Combining String scores and Phonetic matching¶

Once you have considered all of the string comparators and phonetic transforms for a given column, you may decide that you would like to have multiple comparison levels including a combination of options.

For this you can construct a custom comparison to catch all of the edge cases you want.

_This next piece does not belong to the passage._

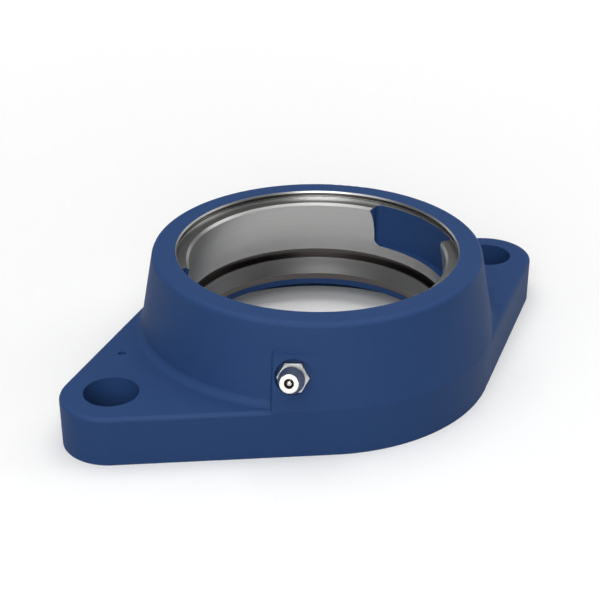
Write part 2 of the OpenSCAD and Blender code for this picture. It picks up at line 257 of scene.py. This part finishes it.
def casting_finish(sizes, colours):
    """Stoving enamel sprayed on sand-cast grey iron, with the faces that the lathe cut after
    painting left bare: the enamel gives a deep even blue with a satin gloss over a faint
    grain, and the turned iron a grey sheen drawn out into rings."""
    material, tree, shader = new_material("stoved_enamel_on_sand_cast_iron_turned_bare")
    where = in_millimetres(tree)
    axis = add(tree, "ShaderNodeSeparateXYZ", {0: where})
    height = axis.outputs["Z"]
    radius = length(tree, reckon(tree, "MULTIPLY", where, (1.0, 1.0, 0.0)))
    turned = turned_places(tree, where, height, radius)

    # Sand grain that shows through the enamel, and the enamel's own long flow waves
    grain = add(tree, "ShaderNodeTexNoise",
                {"Vector": where, "Scale": 1 / (sizes.sand_grain / MM), "Detail": 2.0,
                 "Roughness": 0.5})
    flow = add(tree, "ShaderNodeTexNoise",
               {"Vector": where, "Scale": 1 / (sizes.enamel_flow / MM), "Detail": 1.0})
    cast_height = calculate(tree, "ADD",
                            calculate(tree, "MULTIPLY", grain.outputs[0], GRAIN_HEIGHT),
                            calculate(tree, "MULTIPLY", flow.outputs[0], FLOW_HEIGHT))

    # The enamel lies a little thinner and thicker from place to place
    cloud = add(tree, "ShaderNodeTexNoise",
                {"Vector": where, "Scale": 1 / CLOUD_SIZE, "Detail": 3.0})
    paint = blend_of(tree, cloud.outputs[0], colours.enamel_thin, colours.enamel)

    # Rings of the tool: across them the height and the radius both grow
    around = reckon(tree, "DIVIDE", where, (SEAT_R, SEAT_R, SEAT_R))
    around = reckon(tree, "MULTIPLY", around, (1.0, 1.0, 0.0))
    along = calculate(tree, "ADD", height, radius)
    rings = tool_marks(tree, along, around, sizes.tool_mark / MM)
    turned_height = calculate(tree, "MULTIPLY", rings, CASTING_MARK_HEIGHT)

    # Bright on the seat and above it; painted shade below the groove, deeper on land and grooves
    iron = blend_of(tree, rings, colours.turned_iron_dark, colours.turned_iron)
    lower_painted_shade = blend_of(tree, rings, colours.lower_iron_painted_shade_dark, colours.lower_iron_painted_shade)
    iron = blend_of(tree, calculate(tree, "LESS_THAN", height, GROOVE_TOP), iron, lower_painted_shade)
    # Painted shade: the land and the grooves are drawn darker still
    painted_shade_colour = blend_of(tree, rings, colours.iron_in_painted_shade_dark, colours.iron_in_painted_shade)
    painted_shade_mask = in_bands(tree, PAINTED_SHADE_BANDS, height, radius, "GREATER_THAN")
    iron = blend_of(tree, painted_shade_mask, iron, painted_shade_colour)

    colour = blend_of(tree, turned, paint, iron)
    tree.links.new(colour, shader.inputs["Base Color"])
    tree.links.new(turned, shader.inputs["Metallic"])
    shader.inputs["Specular IOR Level"].default_value = ENAMEL_SPECULAR
    paint_rough = rough_from(tree, cloud.outputs[0], ENAMEL_ROUGH)
    iron_rough = rough_from(tree, rings, TURNED_ROUGH)
    rough = add(tree, "ShaderNodeMix", {0: turned, 2: paint_rough, 3: iron_rough},
                data_type="FLOAT")
    tree.links.new(rough.outputs[0], shader.inputs["Roughness"])
    relief = add(tree, "ShaderNodeMix", {0: turned, 2: cast_height, 3: turned_height},
                 data_type="FLOAT")
    relief_on(tree, shader, relief.outputs[0], sizes.edge_break)
    return material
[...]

For example, if you decide that the comparison for first_name in the model should consider:

A Dmetaphone level for phonetic similarity
A Levenshtein level with distance of 2 for typos
A Jaro-Winkler level with similarity 0.8 for fuzzy matching

The name_comparison function from the Comparison Template Library can be configured as follows:

import splink.duckdb.comparison_template_library as ctl

first_name_comparison = ctl.name_comparison(
    "first_name",
    phonetic_col_name="first_name_dm",
    damerau_levenshtein_thresholds=[],
    levenshtein_thresholds=[2],
    jaro_winkler_thresholds=[0.8],
)

first_name_comparison.as_dict()

{'output_column_name': 'custom_first_name_first_name_dm',
 'comparison_levels': [{'sql_condition': '"first_name_l" IS NULL OR "first_name_r" IS NULL',
   'label_for_charts': 'Null',
   'is_null_level': True},
  {'sql_condition': '"first_name_l" = "first_name_r"',
   'label_for_charts': 'Exact match first_name'},
  {'sql_condition': '"first_name_dm_l" = "first_name_dm_r"',
   'label_for_charts': 'Exact match first_name_dm'},
  {'sql_condition': 'levenshtein("first_name_l", "first_name_r") <= 2',
   'label_for_charts': 'Levenshtein <= 2'},
  {'sql_condition': 'jaro_winkler_similarity("first_name_l", "first_name_r") >= 0.8',
   'label_for_charts': 'Jaro_winkler_similarity >= 0.8'},
  {'sql_condition': 'ELSE', 'label_for_charts': 'All other comparisons'}],
 'comparison_description': 'Exact match vs. Names with phonetic exact match vs. First_Name within levenshtein threshold 2 vs. First_Name within jaro_winkler threshold 0.8 vs. anything else'}

where first_name_dm refers to a column in the dataset which has been created during the feature engineering step to give the Dmetaphone transform of first_name.